Во время моего пребывания австрийские социалисты попытались использовать рабочее недовольство, чтобы противодействовать усилению нацизма; они начали восстание, которое Дольфус потопил в крови. Это поражение нас немного опечалило. Мы отказывались прикасаться к колесу Истории, но хотели верить, что оно крутится в нужном направлении. Иначе слишком многие вещи нам пришлось бы пересмотреть.
Неискушенному туристу Берлин не казался угнетенным диктатурой. Улицы были веселыми и оживленными; меня удивило их уродство, мне понравились улицы Лондона, и я не представляла себе, что дома могут быть такими некрасивыми. Единственный квартал избежал подобной немилости: своего рода город-сад, построенный недавно на периферии, который называли «хижина дядя Тома». В предместье нацисты построили также рабочие городки, довольно комфортабельные, но на деле там жила мелкая буржуазия. Мы много гуляли от Курфюрстендамм до Александерплац. Было очень холодно, меньше пятнадцати градусов, мы шагали быстро, умножая остановки. Кonditoreien[40] мне не нравились, они были похожи на чайные, зато я нашла приятными большие рестораны быстрого обслуживания с массивными столами и густыми ароматами. Мы часто там обедали. Мне очень нравилась жирная немецкая кухня, красная капуста и копченая свинина, Bauernfrühstücke[41]. Меньше мне нравилась дичь с вареньем и блюда в сметане, которые подавали в более изысканных ресторанах. Помню один из них под названием «Мечта»; он был обит приятным бархатом, который оживляло причудливое освещение в духе Лои Фуллер; заведение украшали колоннады, фонтаны и, думаю, птицы. Сартр водил меня в Romanisches café[42], где раньше встречались интеллектуалы; вот уже год или два, как они перестали туда приходить; я увидела лишь большой зал, заполненный мраморными столиками и стульями с прямой спинкой.
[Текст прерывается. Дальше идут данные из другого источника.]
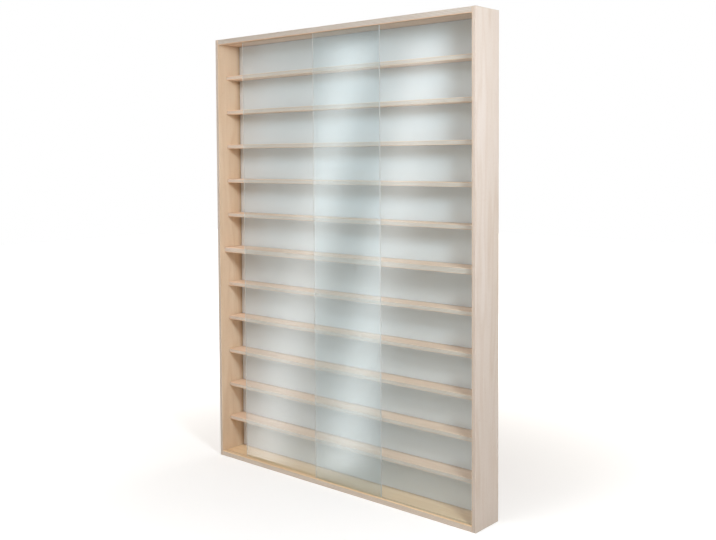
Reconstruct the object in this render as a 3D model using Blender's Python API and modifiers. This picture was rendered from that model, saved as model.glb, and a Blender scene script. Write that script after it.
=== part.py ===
"""Wall display cabinet: a shallow birch plywood case with eleven shelves, a white
back panel and two full-height glass panes that slide in grooved tracks.

Metres, +Z up. The front faces -Y and the wall is at +Y. The origin is the middle
of the bottom face. Every length is a real size of the cabinet.
"""
import math

import bmesh
import bpy
from mathutils import Matrix, Vector

MM = 0.001

# Driving sizes of the case
CASE_WIDTH = 740 * MM
CASE_HEIGHT = 1000 * MM
CASE_DEPTH = 80 * MM
SIDE_THICKNESS = 9 * MM
BOARD_THICKNESS = 12 * MM      # top, bottom and middle boards
SHELF_THICKNESS = 9 * MM
THIN_SHELF_COUNT = 5           # above the middle shelf, and as many below it
EASED_EDGE = 0.6 * MM          # sanded arrises
FIT_GAP = 0.3 * MM             # clearance between pieces that touch
OVERRUN = 5 * MM               # how far a cutter runs past what it cuts

# Sliding glass and its tracks, measured from the front face
PANE_THICKNESS = 3 * MM
PANE_WIDTH = 415 * MM
PANE_EDGE_CHAMFER = 0.4 * MM
TRACK_FRONT_LIP = 3.2 * MM
TRACK_WEB = 2 * MM             # wood left between the two grooves
LOWER_GROOVE_DEPTH = 3 * MM
UPPER_GROOVE_DEPTH = 7 * MM    # deep enough to lift a pane out of the lower one
PANE_LIFT = 4 * MM             # room above a pane for lifting it out
PANE_END_PLAY = 0.5 * MM       # pane to side board when pushed home
REAR_PANE_OPEN = 75 * MM       # how far the left pane stands open

# Shelves, measured from the front face
MIDDLE_SHELF_SETBACK = 13.2 * MM
SHELF_SETBACK = 25 * MM
HOUSING_DEPTH = 3 * MM         # grooves routed in the sides for the shelf ends
CORNER_NOTCH = 10 * MM         # shelf's front corners that hide the housing's end

# Back panel in its groove
PANEL_THICKNESS = 3 * MM
PANEL_INSET = 9 * MM           # from the rear plane to the panel
PANEL_GROOVE_DEPTH = 3.5 * MM

# Dowels that join top and bottom boards to the sides
DOWEL_RADIUS = 3 * MM
DOWEL_IN_SIDE = 5.5 * MM
DOWEL_IN_BOARD = 24 * MM
DOWEL_CHAMFER = 0.6 * MM
DOWEL_FRONT_SETBACK = 24 * MM
DOWEL_REAR_SETBACK = 26 * MM   # from the rear plane

# Keyhole hanger plates let into the top board's rear edge
HANGER_END_DISTANCE = 120 * MM  # from the case's outer side to a plate's middle
HANGER_WIDTH = 50 * MM
HANGER_HEIGHT = 38 * MM
HANGER_THICKNESS = 1.5 * MM
HANGER_TOP_MARGIN = 1.5 * MM
HANGER_CORNER = 3 * MM
KEYHOLE_RADIUS = 4.5 * MM
KEYHOLE_SLOT_RADIUS = 2.3 * MM
KEYHOLE_SLOT_LENGTH = 8 * MM
KEYHOLE_LOWER_MARGIN = 10 * MM  # from the plate's lower edge to the round hole's centre
SCREW_SPACING = 34 * MM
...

Некоторые увеселительные места были закрыты, среди прочих «Силуэттен», где прежде выступали травести. Тем не менее моральный порядок не восторжествовал. Первые два вечера мы провели вместе с товарищем Сартра, Кантеном, специалистом по низшим слоям общества. На углу одной улицы он подошел к высокой, элегантной и очень красивой женщине под тонкой вуалеткой; на ней были шелковые чулки, туфли на шпильках, а голос был немного низковат; я глазам своим не поверила, когда узнала, что это мужчина. Кантен повел нас в злачные заведения вокруг Александерплац. Меня позабавило одно объявление, висевшее на стене: Das Animieren der Damen ist verboten[43]. В последующие дни Сартр показал мне более благопристойные места. Я пила bowle[44] в одном кабаре, где столы стояли вокруг дорожки рыхлой земли: наездница демонстрировала там свои трюки. Я пила пиво в огромных ресторанах быстрого обслуживания; один из них состоял из анфилады залов, где одновременно играли три оркестра. В одиннадцать часов утра все столики были заняты, взявшись за руки, люди раскачивались и пели. «Это Stimmung»[45], — объяснил мне Сартр. В глубине зала стояла декорация, изображавшая берега Рейна; внезапно под неистовый грохот духовых инструментов разразилась буря: разрисованное полотно из фиолетового превратилось в багровое, его бороздили вспышки молний, слышались раскаты грома и шум водопадов. Публика бешено аплодировала.